Anthropologie's housewares department is similarly rooted in the proletarian past. An old bed that has been heaped with deliberately faded quilts and cushions is half-hidden by a curtain made from a flannel sheet hung from a rope, a room-dividing method last seen in the photographs of Walker Evans; stacks of dish towels decorated with baby chicks and anthropomorphized utensils that look like they were made in a WPA project in Appalachia actually were sewn just last month by impoverished people in India.
Downstairs, there are bars of amber soap wrapped in rough gray paper and tied with wire bows, and pretty envelopes full of lavender bath salts-both fun items if you've got your own bathroom, but doubtless capable of inducing acute longing not so long ago, when people stank. As late as 1918, an author was appalled that "in some shops, where dark costumes are the required garb, frequently the odor that emanates from a saleswoman is so offensive that much of the joy of shopping is lost." The writer goes on to describe approvingly a girl who "through necessity... lived in a boarding house where only two tub baths a week were allowed each individual and where her room had no heat in winter; yet she took a sponge bath daily and practiced towel rubbing. She said that she thought she would freeze the first few mornings...."
Up the street at Restoration Hardware, inchoate nostalgia likewise runs amok. Here, glass bottles of witch hazel and boxes of fake Christmas snow and crystal radio sets are merely appetizers for the specialty of the house: reproductions of the Arts and Crafts furniture once de rigueur in the parlors of respectable homes. An $895 breakfront that looks like it's ready to hold a collection of Roseville pottery is actually an audio cabinet; a more ambitious piece called an "entertainment armoire" costs $2795. Either of these anchors could be accompanied by one of the store's Mission magazine racks, Craftsman bookcases, ladder-back chairs, armoires, sideboards, hat racks, or other example of stolid furniture.

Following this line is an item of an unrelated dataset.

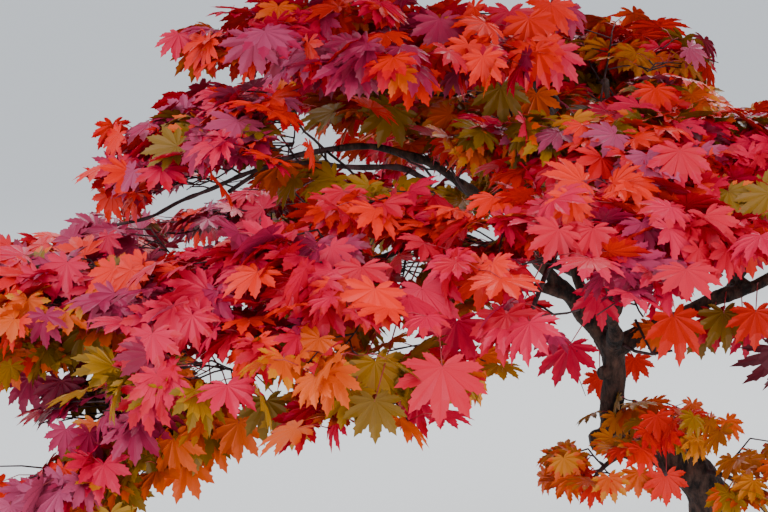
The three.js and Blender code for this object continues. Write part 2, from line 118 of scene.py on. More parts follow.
PADS = [
    pad("left_high", SHOULDER, 199, 0.448, 0.993, "trunk", 0.97, half=(0.234, 0.240, 0.134), tilt=19,
        rise=50, girth=0.0135),
    pad("front", SKIRT, 255, 0.440, 0.915, "trunk", 0.965, half=(0.310, 0.300, 0.110), rise=34,
        girth=0.011, lower=(2,)),
    pad("right", SKIRT, 352, 0.680, 0.845, "trunk", 0.97, rise=32, girth=0.0130),
    pad("back", SKIRT, 102, 0.620, 0.868, "trunk", 0.975, rise=34, girth=0.0120),
    pad("left_low", SKIRT, 208, 0.690, 0.698, "left_high", 0.2, half=(0.200, 0.140, 0.072), tilt=42,
        rise=14),
    pad("left", SKIRT, 192, 0.785, 0.805, "left_low", 0.55, half=(0.310, 0.290, 0.085), rise=22),
    pad("front_left", SKIRT, 228, 0.555, 0.848, "left_low", 0.3, half=(0.330, 0.310, 0.165), tilt=23,
        rise=24, shaded_below=0.87),
    pad("crown_left", CROWN, 199, 0.352, 1.092, "left_high", 0.5, half=(0.314, 0.300, 0.176), tilt=-2,
        girth=0.0086),
    pad("crown_top", CROWN, 168, 0.310, 1.412, "crown_left", 0.8, rise=84, girth=0.0046),
    pad("crown_front", CROWN, 226, 0.440, 1.356, "crown_top", 0.6, half=(0.270, 0.270, 0.125)),
    pad("crown_right", CROWN, 350, 0.190, 1.338, "crown_top", 0.5, half=(0.295, 0.295, 0.125)),
    pad("crown_back", CROWN, 128, 0.500, 1.328, "crown_top", 0.45),
    pad("front_right", SKIRT, 309, 0.600, 0.900, "front", 0.35, half=(0.310, 0.300, 0.120), lower=(2,)),
    pad("shoulder_front", SHOULDER, 276, 0.190, 0.984, "front", 0.25, half=(0.290, 0.235, 0.130)),
    pad("shoulder_right", SHOULDER, 352, 0.350, 0.940, "right", 0.35),
    pad("right_back", SKIRT, 32, 0.700, 0.855, "right", 0.3),
    pad("back_right", SKIRT, 68, 0.675, 0.850, "back", 0.4),
    pad("shoulder_back", SHOULDER, 90, 0.345, 1.046, "back", 0.5, half=(0.290, 0.180, 0.125)),
    pad("back_left", SKIRT, 137, 0.655, 0.798, "back", 0.3, rise=8),
    pad("left_back", SKIRT, 166, 0.725, 0.760, "back_left", 0.35, half=(0.310, 0.300, 0.125), rise=4),
    pad("shoulder_left", SHOULDER, 132, 0.320, 1.035, "crown_left", 0.2, rise=30),
]
SHOOT = {"name": "shoot", "rise": 0, "lower": (2,)}
SHOOTS = [
    pad("shoot_left", SHOOT, 228, 0.094, 0.582, "trunk", 0.63, half=(0.095, 0.095, 0.066), tilt=20),
    pad("shoot_bend", SHOOT, 288, 0.082, 0.632, "trunk", 0.66, half=(0.100, 0.095, 0.060), tilt=10),
    pad("shoot_right", SHOOT, 312, 0.115, 0.568, "trunk", 0.5, half=(0.095, 0.095, 0.062), tilt=18),
]


def lone_leaf(palm, azimuth, slope, length, tint, curl=0):
    pose = {"palm": palm, "azimuth": azimuth, "slope": slope}
    return {**pose, "length": length, "tint": tint, "curl": curl}


# Leaves that show one by one round the fork and in front of the crown: where the palm is, which way
# and how steeply the middle lobe points, its length, its tint and how far it has curled up.
# Their mauve tint is partly the leaf's own colour and partly a painted sheen.
SINGLE_LEAVES = [
    lone_leaf((-0.190, -0.100, 0.825), 285, -58, 0.052, "rose"),
    lone_leaf((-0.225, -0.100, 0.755), 232, -50, 0.060, "rose"),
    lone_leaf((-0.095, -0.130, 0.800), 298, -64, 0.066, "coral"),
    lone_leaf((-0.020, -0.060, 0.790), 285, -66, 0.054, "olive"),
    lone_leaf((-0.105, -0.030, 0.765), 262, -60, 0.040, "orange"),
    lone_leaf((-0.120, 0.070, 0.700), 275, -60, 0.036, "coral"),
    lone_leaf((-0.165, 0.090, 0.670), 255, -70, 0.034, "coral"),
    lone_leaf((-0.300, -0.300, 0.850), 262, -52, 0.058, "crimson"),
    lone_leaf((-0.400, -0.520, 0.835), 262, -56, 0.066, "crimson"),
    lone_leaf((-0.405, -0.660, 0.855), 262, -58, 0.064, "crimson"),
    lone_leaf((-0.385, -0.500, 0.870), 250, -52, 0.058, "rose"),
    lone_leaf((-0.475, -0.620, 0.810), 275, -66, 0.046, "olive"),
    lone_leaf((-0.500, -0.600, 0.815), 240, -58, 0.044, "gold"),
    lone_leaf((-0.125, -0.050, 0.570), 255, -78, 0.036, "orange"),
    lone_leaf((-0.090, -0.060, 0.570), 280, -76, 0.044, "coral"),
    lone_leaf((-0.100, -0.030, 0.560), 300, -60, 0.036, "orange"),
    lone_leaf((-0.110, -0.020, 0.765), 270, -70, 0.038, "orange"),
    lone_leaf((-0.030, -0.050, 0.785), 280, -68, 0.050, "crimson"),
    lone_leaf((0.015, -0.100, 0.800), 262, -66, 0.052, "coral"),
    lone_leaf((-0.035, 0.030, 0.750), 275, -72, 0.044, "olive"),
    lone_leaf((0.020, 0.020, 0.755), 290, -66, 0.046, "rose"),
    lone_leaf((-0.595, -0.500, 0.780), 255, -66, 0.050, "olive"),
    lone_leaf((-0.570, -0.500, 0.770), 285, -64, 0.046, "gold"),
    lone_leaf((-0.630, -0.440, 0.740), 262, -66, 0.048, "orange"),
    lone_leaf((-0.660, -0.420, 0.720), 240, -62, 0.050, "orange"),
    lone_leaf((-0.890, -0.300, 0.760), 232, -60, 0.048, "mauve"),
    lone_leaf((-0.850, -0.320, 0.760), 262, -66, 0.046, "wine"),
    lone_leaf((-0.820, -0.300, 0.745), 284, -62, 0.046, "olive"),
    lone_leaf((-0.255, -0.100, 1.195), 262, -62, 0.050, "coral"),
    lone_leaf((-0.235, -0.080, 1.190), 300, -58, 0.046, "mauve"),
    lone_leaf((-0.275, -0.140, 1.085), 250, -60, 0.048, "orange"),
    lone_leaf((-0.320, -0.160, 1.095), 280, -64, 0.050, "olive"),
    lone_leaf((0.045, -0.120, 0.755), 280, -78, 0.056, "maroon", 0.9),
    lone_leaf((-0.105, -0.300, 1.060), 250, -30, 0.034, "maroon", 1.0),
    lone_leaf((-0.130, -0.300, 1.035), 220, -30, 0.034, "maroon", 1.0),
    lone_leaf((-0.025, -0.300, 1.005), 310, -40, 0.032, "maroon", 1.0),
]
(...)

Restoration Hardware isn't alone in its enthusiasm for these items-Arts and Crafts pieces are currently so hot that Barbra Streisand, a major collector of the originals, is auctioning off some of her holdings at Christie's later this month. (Actually, Babs is involved in a bit of a fracas with the curators of the nonprofit Craftsman Farm Foundation, who have begged her to donate or sell them a pair of cabinets she owns that were removed years ago from Craftsman Farm, a national historic landmark and museum in Parsippany, New Jersey. Streisand has thus far refused their entreaties; Christie's estimates the cabinets in question will sell for at least $40,000 to $60,000 each.)